Эта пьеса называется «Дочь колдуна и заколдованный королевич». Она крошечная, написана в совершенно кузминском духе. Она вся построена на условностях. Там, например, выходит на сцену кукольный мастер с ящиком и тащит за собой ящик с куклами. Разумеется, никаких кукол еще нет, потому что кукольного театра еще нет. В «Петрушке», другой постановке «Лукоморья», кукол должны играть живые люди. Кукольный мастер расставляет свой кукольный театрик, вытаскивает кукол, привязывает черную длинную бороду и начинает играть колдуна. Он же – папа Карло, он же – Карабас Барабас.

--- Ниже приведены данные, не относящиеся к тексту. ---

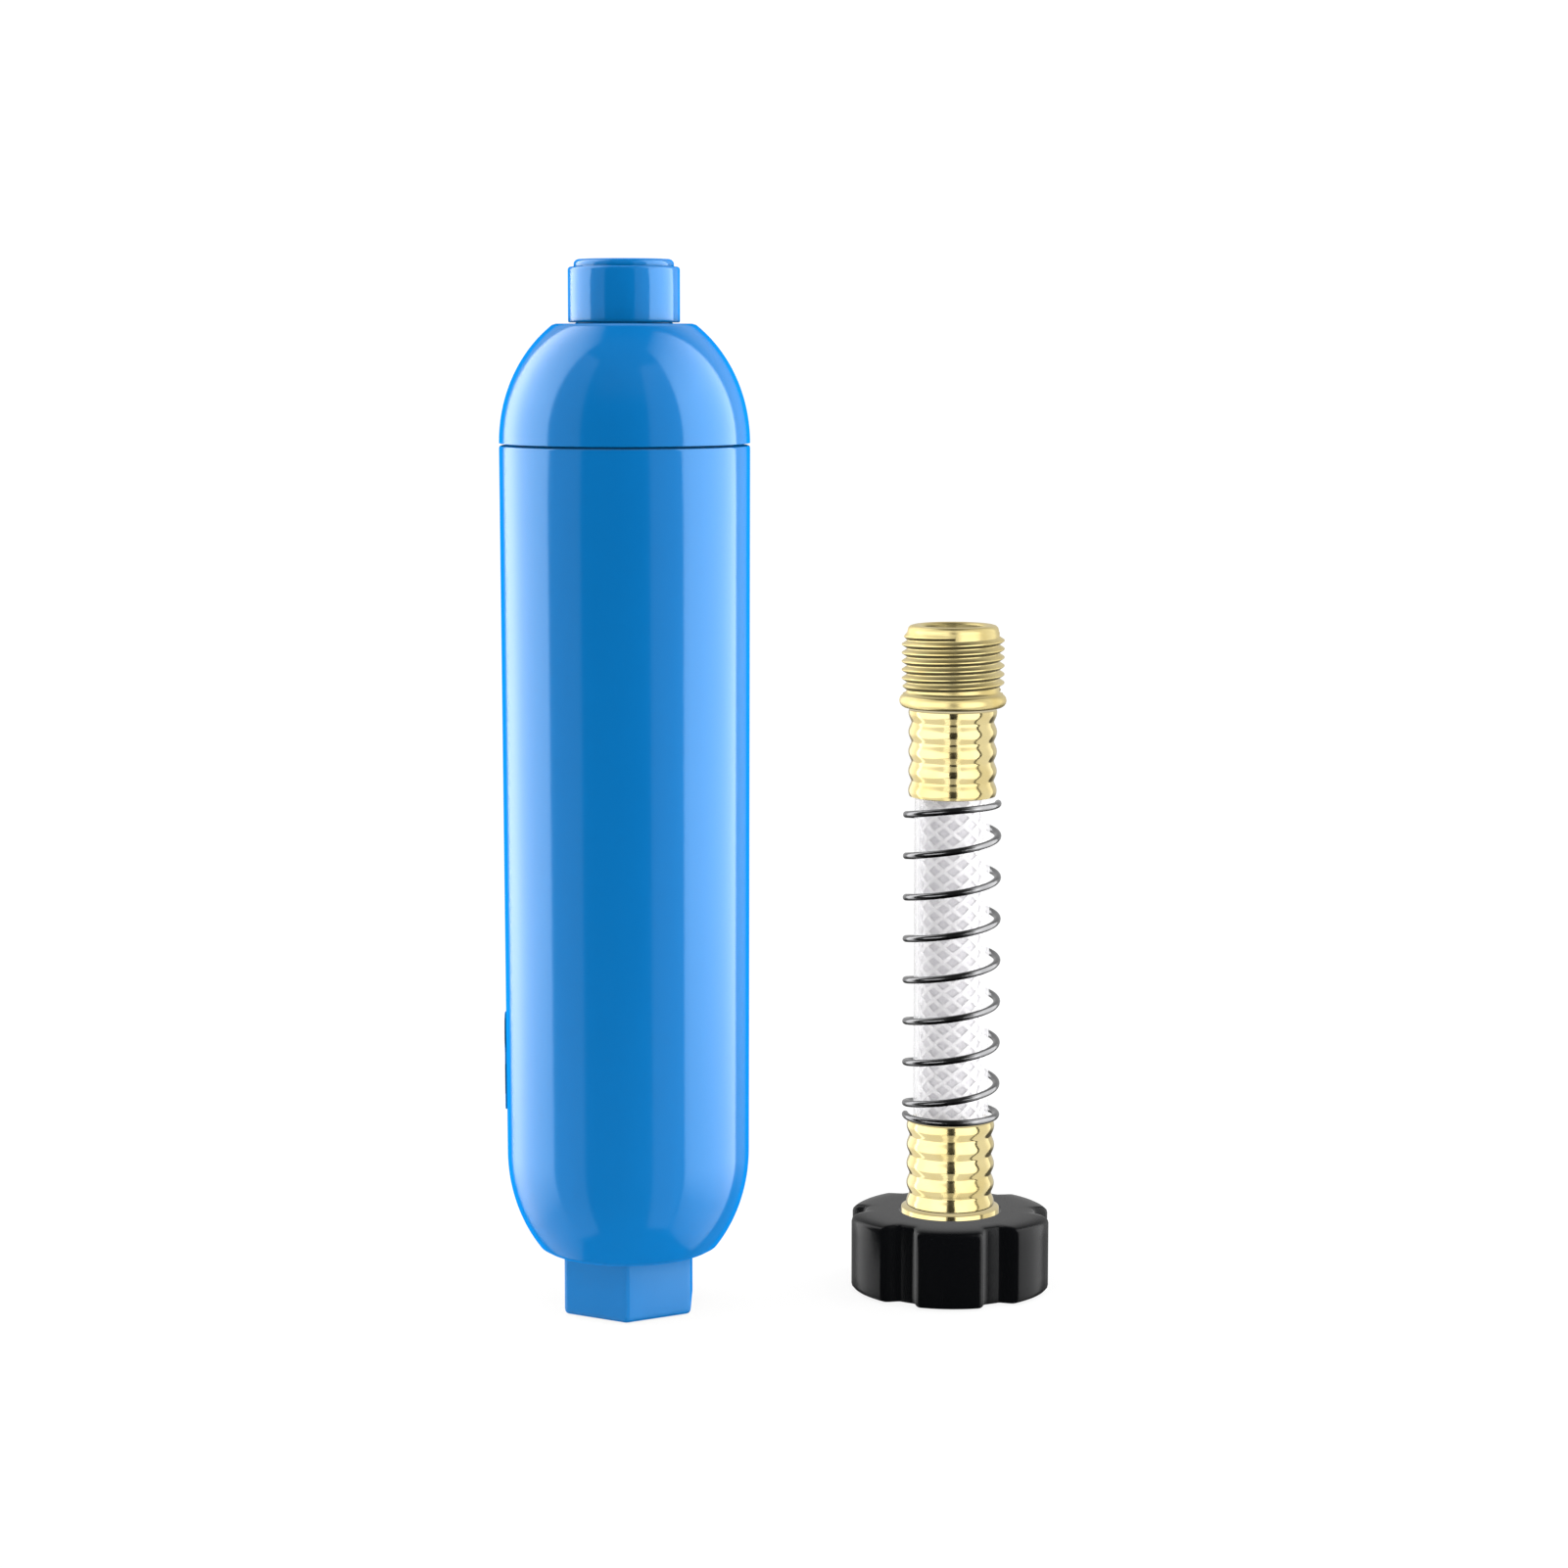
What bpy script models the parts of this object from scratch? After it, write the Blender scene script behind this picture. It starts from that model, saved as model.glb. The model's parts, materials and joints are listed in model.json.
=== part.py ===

И вот с этой пьеской есть какие-то зацепки, какие-то связи у «Золотого ключика».
Когда-то давным-давно Гарик Суперфин, известный вам персонаж, понял и сказал, это было устное сообщение на какой-то конференции как раз в ответ Мирону Петровскому, что если «Золотой ключик» и соотносится с Серебряным веком, то наверняка заключает в себе ссылку на какие-то конфликты первого «Цеха». Вот я считаю, что гораздо больше связей между Пьеро и Мальвиной из «Золотого ключика» и двумя персонажами пьесы 1912 года «Спасательный круг эстетизму», где описывается художник Ситников, который всюду бегает в охотничьих сапогах, потрясая пистолетами, и кричит: «Вы не видели мою жену? Вы не видели мою жену? Моя жена опять сбежала из дома!».
Иван Толстой: И на этом мы заканчиваем программу, приуроченную к выходу двух книг – первого варианта романа «Хождения по мукам» с большим комментарием Галины Воронцовой в серии «Литературные памятники» и исследования Елены Толстой «Ключи счастья: Алексей Толстой и литературный Петербург» в издательстве «Новое литературное обозрение». Появление этих томов можно приурочить к 130-летию со дня рождения писателя.